Shannon denies shouting "Fuck the police." He is devoutly religious, and upon hearing the 911 tape for the first time, apologized on the spot to his father for using the word "shit" twice.
Police have made as many as forty arrests per weekend in LoDo since the crackdown began this summer. Most of those arrested have been black or Hispanic youths who do not contest the minor charges against them -- usually public fighting, disturbing the peace or disobeying a lawful order -- opting instead to accept a deferred judgment, meaning that if they plead guilty and stay out of trouble for a year, their criminal record will be wiped clean.
Shannon wasn't having that. He and his family hired Denver criminal defense attorney David Suro, and a trial date in municipal court was set for November 23. He came to the courtroom accompanied by his family and James Peters, pastor at New Hope Baptist Church, where Shannon is licensed as a minister. Shannon would have made a sympathetic defendant. He is literally a choirboy, acting as chaplain for the gospel choir at Lincoln University in Jefferson City, Missouri, where he is studying broadcast communication and philosophy.
But just before jury selection was to begin, Suro pulled aside Denver Assistant City Attorney Kristina Andrews and played her the 911 tape.
"I said to her, 'If I play you some evidence you have no right to receive prior to your witness taking the stand, will you do the right thing?' She said, 'I will.' So I played her the tape, twice, and she said right there, 'Okay, I'm going to dismiss all the charges.'"
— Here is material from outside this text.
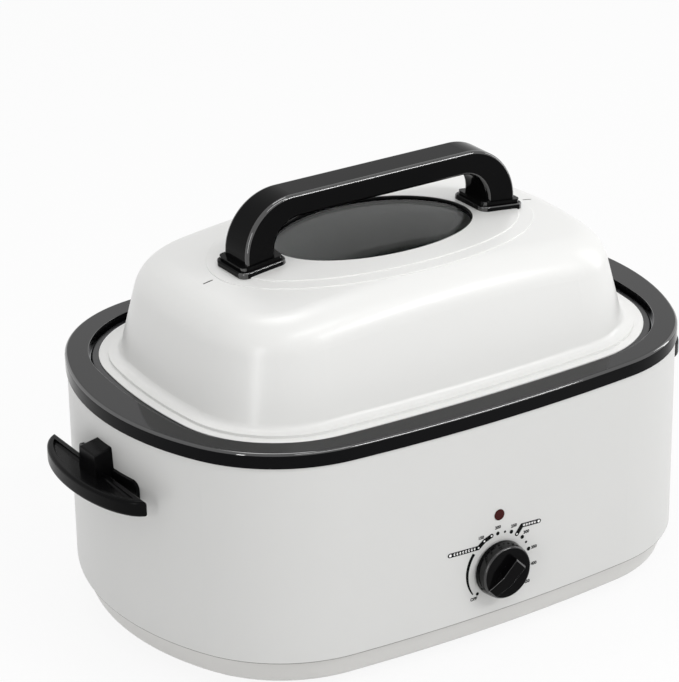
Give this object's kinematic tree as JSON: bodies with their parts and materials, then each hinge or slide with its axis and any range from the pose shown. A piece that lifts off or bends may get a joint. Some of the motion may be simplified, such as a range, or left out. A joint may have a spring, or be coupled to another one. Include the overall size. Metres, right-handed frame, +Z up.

Neither Andrews nor McKibben returned phone messages seeking comment for this story.
Shannon and Suro have filed a notice of intent to sue the City of Denver for federal civil rights violations as well as assault, battery, false arrest, malicious prosecution and abuse of process.
"I think basically my client pissed this officer off by asking for his badge number," Suro says. "It was a challenge to his authority. But you know, we give police officers those badges. They're supposed to serve us, not the other way around."